Directions
Reproduce all of the data exactly.

Dataset section

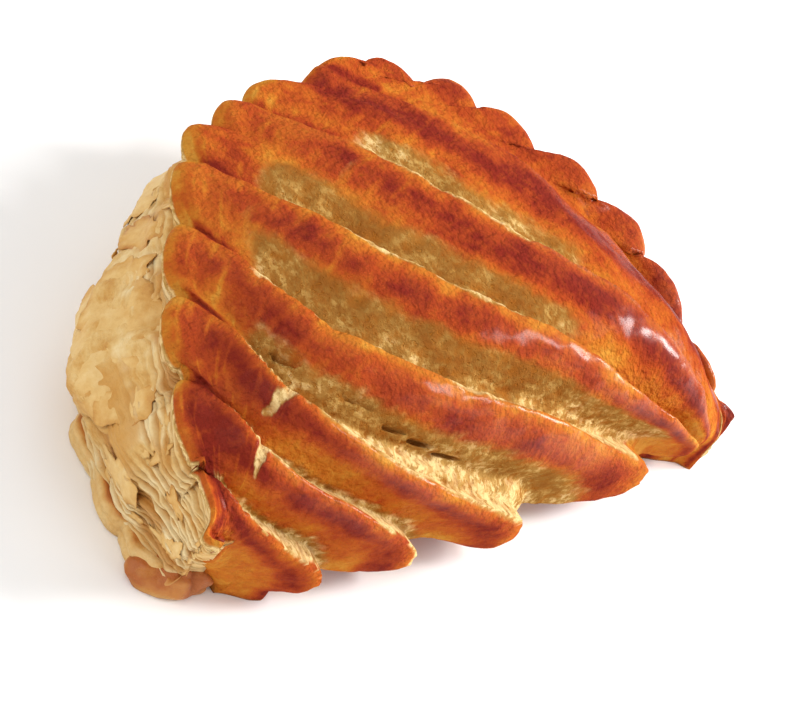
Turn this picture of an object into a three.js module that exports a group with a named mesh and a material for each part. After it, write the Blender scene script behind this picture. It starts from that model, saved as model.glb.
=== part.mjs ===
// A baked puff pastry turnover: a fluted round of dough folded over a filling, egg-washed and
// slashed in curved cuts that opened in the oven. It is one piece of food, so it is one closed body.
//
// Millimetres, +Z up. The folded side runs along X on the -Y side, from the tall near corner at -X
// to the thin pinched tip at +X. The fluted, layered edge bows round on the +Y side.
import * as THREE from 'three';

// ---- Driving dimensions ----

// Outermost point of each flute of the top leaf, from the near corner round to the pinched tip.
// The first one is where a flute before the corner would be, folded under the pastry.
const FLUTE_TIPS = [
  [-66, -48, 25], [-65, -41, 28], [-62, -26, 29], [-55, -10, 30], [-47, 3, 31], [-36, 18, 31], [-27, 28, 31],
  [-16, 33, 31], [-6, 37, 31], [16, 42, 31], [28, 42, 30], [43, 35, 29], [51, 26, 28],
  [60, 12, 27], [67, -1, 24], [68, -16, 22], [67, -33, 18], [71, -41, 13],
];
const FLUTE_DEPTH = 3;
const FLUTE_ROUNDNESS = 0.6;
const MEAN_LOBE = 0.6;
const TIP_NOTCH = FLUTE_TIPS.length - 1.5;
const EDGE_CENTRE = [4, -20];

// Each slash is a cubic curve in plan, from a notch of the fluted edge to the fold:
// which notch it starts at, its two bending points, and where along X it meets the fold.
const SLASHES = [
  { notch: 9.2, bend: [[48, 44], [72, 12]], foldX: 70.5 },
  { notch: 8.3, bend: [[24, 30], [59, 2]], foldX: 67 },
  { notch: 7, bend: [[2, 22], [32, -28]], foldX: 64 },
  { notch: 5, bend: [[-22, 12], [-11, -40]], foldX: 60 },
  { notch: 4, bend: [[-34, -9], [-40, -40]], foldX: 47 },
  { notch: 3, bend: [[-42, -16], [-56, -42]], foldX: 15 },
  { notch: 2, bend: [[-53, -27], [-58, -42]], foldX: -13 },
  { notch: 1, bend: [[-61, -37.5], [-55.5, -42.6]], foldX: -35 },
  { notch: 0, bend: [[-60.5, -43], [-54.5, -43.6]], foldX: -50 },
];
const BAND_COUNT = SLASHES.length - 1;

// How deep the valley beside each band is, from the band at the fluted edge to the near corner.
const VALLEY_DEPTH = [1.6, 2.4, 3.6, 4.6, 5.0, 6.0, 4.6, 4.0, 2.0];
const LIP_AT = 0.12;
const CREST_AT = 0.2;
const CREST_RISE = 1.08;
const SLOPE_END = 0.82;
const VALLEY_END = 0.9;
const VALLEY_SHARE = 0.55;
// Where the samples across one band lie: valley floor, its steep wall, the lip, the glazed slope.
const BAND_SAMPLES = [0, 0.06, 0.12, 0.26, 0.46, 0.68, 0.86];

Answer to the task
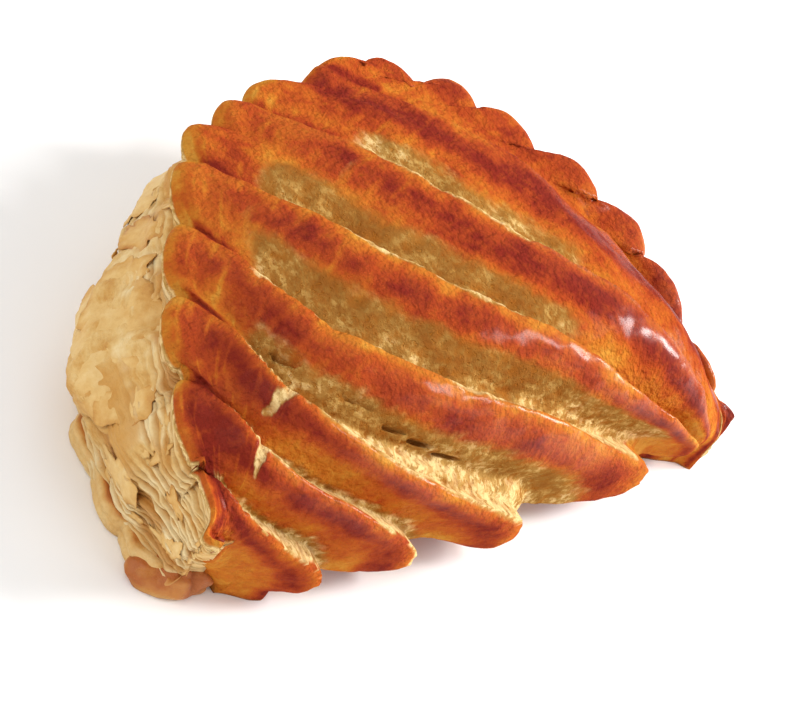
Turn this picture of an object into a three.js module that exports a group with a named mesh and a material for each part. After it, write the Blender scene script behind this picture. It starts from that model, saved as model.glb.
=== part.mjs ===
// A baked puff pastry turnover: a fluted round of dough folded over a filling, egg-washed and
// slashed in curved cuts that opened in the oven. It is one piece of food, so it is one closed body.
//
// Millimetres, +Z up. The folded side runs along X on the -Y side, from the tall near corner at -X
// to the thin pinched tip at +X. The fluted, layered edge bows round on the +Y side.
import * as THREE from 'three';

// ---- Driving dimensions ----

// Outermost point of each flute of the top leaf, from the near corner round to the pinched tip.
// The first one is where a flute before the corner would be, folded under the pastry.
const FLUTE_TIPS = [
  [-66, -48, 25], [-65, -41, 28], [-62, -26, 29], [-55, -10, 30], [-47, 3, 31], [-36, 18, 31], [-27, 28, 31],
  [-16, 33, 31], [-6, 37, 31], [16, 42, 31], [28, 42, 30], [43, 35, 29], [51, 26, 28],
  [60, 12, 27], [67, -1, 24], [68, -16, 22], [67, -33, 18], [71, -41, 13],
];
const FLUTE_DEPTH = 3;
const FLUTE_ROUNDNESS = 0.6;
const MEAN_LOBE = 0.6;
const TIP_NOTCH = FLUTE_TIPS.length - 1.5;
const EDGE_CENTRE = [4, -20];

// Each slash is a cubic curve in plan, from a notch of the fluted edge to the fold:
// which notch it starts at, its two bending points, and where along X it meets the fold.
const SLASHES = [
  { notch: 9.2, bend: [[48, 44], [72, 12]], foldX: 70.5 },
  { notch: 8.3, bend: [[24, 30], [59, 2]], foldX: 67 },
  { notch: 7, bend: [[2, 22], [32, -28]], foldX: 64 },
  { notch: 5, bend: [[-22, 12], [-11, -40]], foldX: 60 },
  { notch: 4, bend: [[-34, -9], [-40, -40]], foldX: 47 },
  { notch: 3, bend: [[-42, -16], [-56, -42]], foldX: 15 },
  { notch: 2, bend: [[-53, -27], [-58, -42]], foldX: -13 },
  { notch: 1, bend: [[-61, -37.5], [-55.5, -42.6]], foldX: -35 },
  { notch: 0, bend: [[-60.5, -43], [-54.5, -43.6]], foldX: -50 },
];
const BAND_COUNT = SLASHES.length - 1;

// How deep the valley beside each band is, from the band at the fluted edge to the near corner.
const VALLEY_DEPTH = [1.6, 2.4, 3.6, 4.6, 5.0, 6.0, 4.6, 4.0, 2.0];
const LIP_AT = 0.12;
const CREST_AT = 0.2;
const CREST_RISE = 1.08;
const SLOPE_END = 0.82;
const VALLEY_END = 0.9;
const VALLEY_SHARE = 0.55;
// Where the samples across one band lie: valley floor, its steep wall, the lip, the glazed slope.
const BAND_SAMPLES = [0, 0.06, 0.12, 0.26, 0.46, 0.68, 0.86];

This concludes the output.